In the October 2000 demonstrations in Yugoslavia that deposed Slobodan Milosevic, it was precisely this kind of sympathy for the opposition within the security services that ended the Milosevic government. Milosevic had become too reliant on his interior ministry police and on rural thugs who were on his payroll to intimidate his opponents, and he paid for it when a real opposition to his regime developed. Ultimately, the checkpoints of his own police were coopted with money; demonstrations grew in numbers and in strength; security cordons collapsed; the parliament was breached. Within days Yugoslavia had a new president, and within weeks Milosevic had been arrested by his own interior ministry police.

As I said in a previous post, following Lebanese politics is not only dry, but complicated.
This is different. The streets is where the political rubber hits the road.
For anybody who is interested, two or three bloggers seem to be doing an excellent job of reporting. If any of them has any hidden agenda, I have not been able to find it so far.

Abu Aardvark............Across the Bay............Caveman in Beirut

This is exciting and important stuff.
Those who fail to make room on their plate for some of this will later wish they had.

* * * * *
...the political elite of the opposition, the Maronite Church, and the masses -- are saying on the streets. They want a free, independent and sovereign Lebanon. Jumblat has been talking like the most ardent Lebanonist of the '40s. The idea of a consociational Lebanon ... is what people are effectively saying when they come together for Lebanon, as Lebanese Druze, Maronite, Sunni, Shiite, etc. In other words, the thing that unites them in their diversity is Lebanon. But not any Lebanon, rather, it's a Lebanon where all these communities coexist and share power. You cannot get any more Lebanonist than that.
...Lebanese Muslims got a taste of the Arab order for a quarter of a century, where they paid a high price in assassination and heavy-handedness. Finally, it was enough. Syria tried to hit the Druze (Hamade) and the Sunnis (Hariri) and both have dumped that quintessentially Arab nationalist political order and opted for a free, pluralist (i.e., one that doesn't deny the Sunnis' Arab identity) and sovereign Lebanon with its political system which is based on consensus and compromise, not assassination and oppression. So it was indeed that "shared enemy" so-to-speak that managed to spark the conviction that the best way for Lebanon (and Lebanese Sunni Muslims and the Lebanese Druze) is for it to be separate from Syria and to run its affairs in its own way (in anthropological terms, this is called the "circumstantialist" understanding of the formation and formulation of ethnic identity and the drawing of ethnic boundaries. It's responsive and interactive. It's opposed to the "primordialist" view which sees ethnic identity as a pre-established static constant.) It wasn't the civil war alone that gave rise to a nation (cf. Theodor Hanf). It was life under the Pax Syriana that made all the Lebanese realize that they can do a lot better dealing with themselves by themselves in a Lebanon big enough for all of them and shared by all of them as their homeland.
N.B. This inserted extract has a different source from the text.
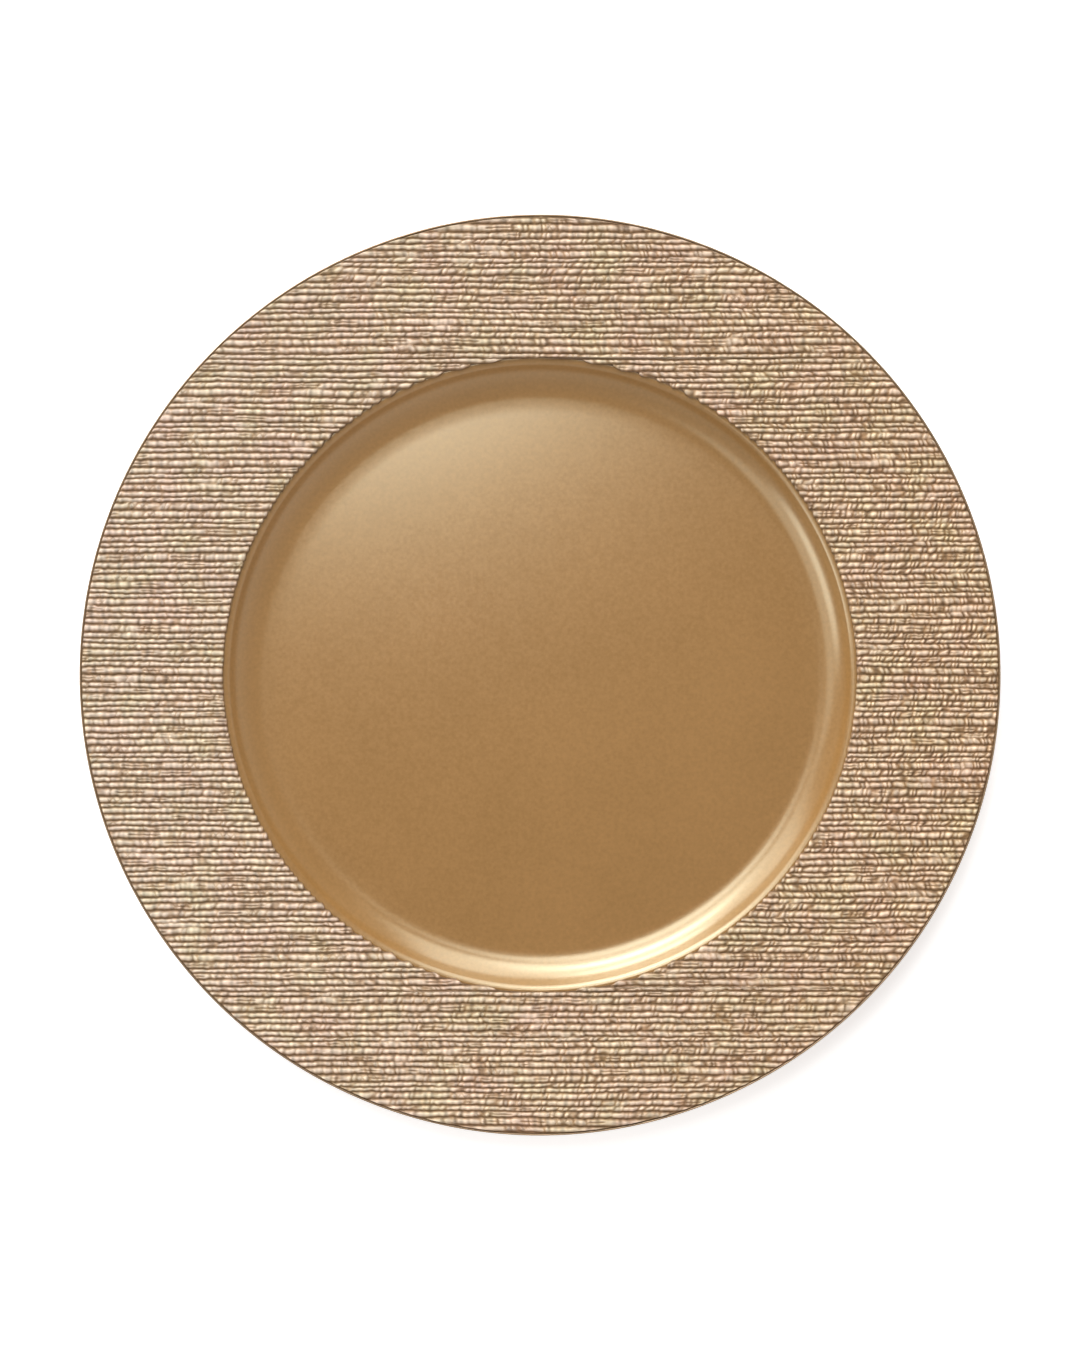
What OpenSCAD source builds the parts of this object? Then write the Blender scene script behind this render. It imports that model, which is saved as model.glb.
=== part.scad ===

Josh Landis once wrote on his site how the Lebanese Sunnis were stuck: on the one hand, they have sympathies for an Arab identity, and most adopt it. On the other hand, as Lebanese, they also have a sense of uniqueness. However, as Josh pointed out, they don't have an independent Lebanese narrative of their own! The Lebanese narrative is de facto a Christian-written narrative. Ironically, as Asher Kaufman points out in his book, this narrative (even the Phoenicianist element) has become so pervasive that even those who oppose it are influenced by it. But more importantly, maybe these current events, which have drawn Jumblat into an effectively Lebanonist rhetoric, will inspire that Sunni narrative. That needs to be watched closely. The Syrians knew the importance of the Sunnis when they planned the hit. Unfortunately, they didn't plan on this reaction. They certainly didn't plan on the "lebanonization" of the Sunnis.